En d’autres termes, l’article 1384 permettait déjà d’imputer la responsabilité au gardien de la chose pour les dommages causés par un vice de cette chose, sans que la victime ait besoin de démontrer une faute directe du gardien. Cela offrait une protection renforcée pour les victimes, en facilitant leur indemnisation.
Ce Qui Change avec le Nouveau Code Civil (Article 6.16) : Une Responsabilité Élargie pour les Choses Vicieuses
La réforme du Code civil belge, qui entrera en vigueur en 2025, remplace l’article 1384 par de nouvelles dispositions sur la responsabilité pour les choses vicieuses, notamment l’article 6.16. Ce nouvel article précise et renforce la responsabilité du gardien d’une chose corporelle (comme un véhicule, un équipement ou une voirie) affectée d’un vice. Voici en quoi cette responsabilité est élargie et précisée par rapport au régime de l’article 1384 :
- Définition plus claire de la notion de « vice » :
- L’article 6.16 apporte une définition précise de ce qu’est un vice. Il stipule qu’une chose corporelle est « affectée d’un vice » lorsqu’elle ne présente pas la sécurité à laquelle on peut légitimement s’attendre dans les circonstances données.
- Cette définition est plus spécifique que ce que prévoyait l’article 1384 et couvre tous les cas où la chose est dangereuse dans des conditions normales d’utilisation. Cela inclut à la fois les défauts de fabrication, les défauts d’entretien, et même l’usure naturelle si elle rend la chose dangereuse.
- Responsabilité sans faute et plus stricte pour le gardien :
- Le nouveau texte formalise la responsabilité du gardien « sans faute » dès qu’un vice est constaté dans la chose.

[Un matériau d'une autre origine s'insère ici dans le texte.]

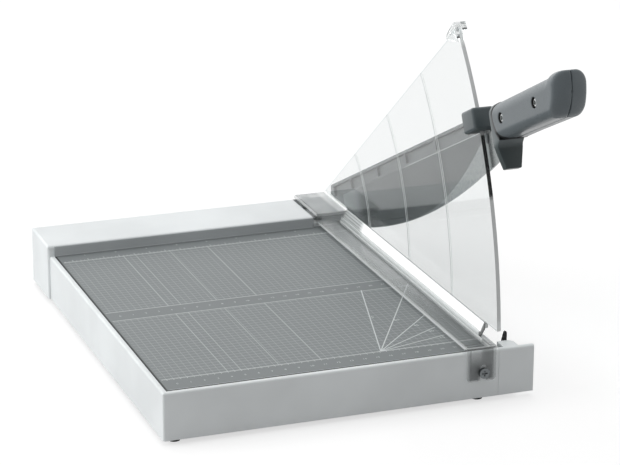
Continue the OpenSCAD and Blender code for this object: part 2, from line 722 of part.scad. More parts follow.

Le gardien (celui qui exerce un pouvoir de contrôle et de direction sur la chose) sera tenu responsable de plein droit dès lors qu’un vice est démontré, sans que la victime ait à prouver une négligence de sa part.
- Cela renforce le caractère « objectif » de cette responsabilité : elle est liée uniquement à l’existence d’un vice dans la chose, indépendamment de toute faute du gardien.
- Extension possible à une plus large gamme de situations :
- En spécifiant que le vice est « tout défaut qui rend la chose dangereuse dans des circonstances normales d’utilisation », le champ d’application de l’article 6.16 pourrait couvrir des situations variées, y compris des cas plus quotidiens.
- Par exemple, en matière de circulation routière, cela pourrait s’appliquer plus systématiquement aux accidents causés par des défauts techniques dans un véhicule ou par des conditions de voirie dégradées. Tant que la victime prouve que le dommage est dû à un défaut de sécurité, la responsabilité du gardien peut être engagée.
- Limites et exonérations :
- Le gardien peut s’exonérer de cette responsabilité uniquement en prouvant qu’une cause étrangère a causé le dommage (par exemple, un événement imprévisible ou la faute exclusive de la victime). Cependant, prouver cette cause étrangère est souvent difficile, ce qui renforce encore la portée de la responsabilité.
- Cette limitation au régime d’exonération pourrait encourager les gardiens (y compris les gestionnaires de voirie, les propriétaires de bâtiments ou les conducteurs) à être particulièrement vigilants en matière de sécurité.
Conséquences pour les Conducteurs et Gestionnaires d’Infrastructures
L’article 6.16 pourrait donc avoir des effets concrets pour les conducteurs et les gestionnaires d’infrastructures publiques, en renforçant leur responsabilité dans certaines situations :
- Pour les conducteurs : Ils pourraient être tenus responsables sans faute des dommages causés par un vice de leur véhicule, qu’il s’agisse d’un défaut de fabrication ou d’un manque d’entretien. Par exemple, si un accident est causé par des freins défectueux ou des pneus usés, la responsabilité du conducteur pourrait être engagée même en l’absence de faute, en vertu de l’article 6.16.
- Pour les gestionnaires de voirie : L’article 6.16 renforce également la responsabilité des gestionnaires d’infrastructures publiques (comme les communes pour les routes), en clarifiant que la présence d’un vice dans une voirie (trou, déformation, etc.) peut engager leur responsabilité. Cela pourrait entraîner une responsabilisation accrue des autorités locales pour l’entretien de leurs infrastructures, afin d’éviter les situations où un défaut de la route cause un dommage.
Conclusion : Une Responsabilité Élargie et Plus Objectivée
En résumé, l’article 6.16 élargit la responsabilité pour les choses vicieuses de plusieurs manières :
- Il précise la notion de « vice » en y incluant tout défaut qui compromet la sécurité dans des conditions normales.
- Il établit une responsabilité sans faute pour le gardien, dès lors qu’un vice est prouvé.
- Il pourrait potentiellement s’appliquer de manière plus systématique dans des domaines comme la circulation routière ou l’entretien des infrastructures, où les « choses vicieuses » (véhicules, routes) sont nombreuses.
Bien que cette responsabilité ne soit pas « objective » au sens d’une responsabilité automatique pour tous les accidents, elle constitue une forme de responsabilité sans faute. Elle pourrait avoir des effets importants en matière de sécurité et de prévention, en incitant les conducteurs et les gestionnaires de biens publics à faire preuve d’une vigilance accrue pour éviter tout risque de défaut ou de vice.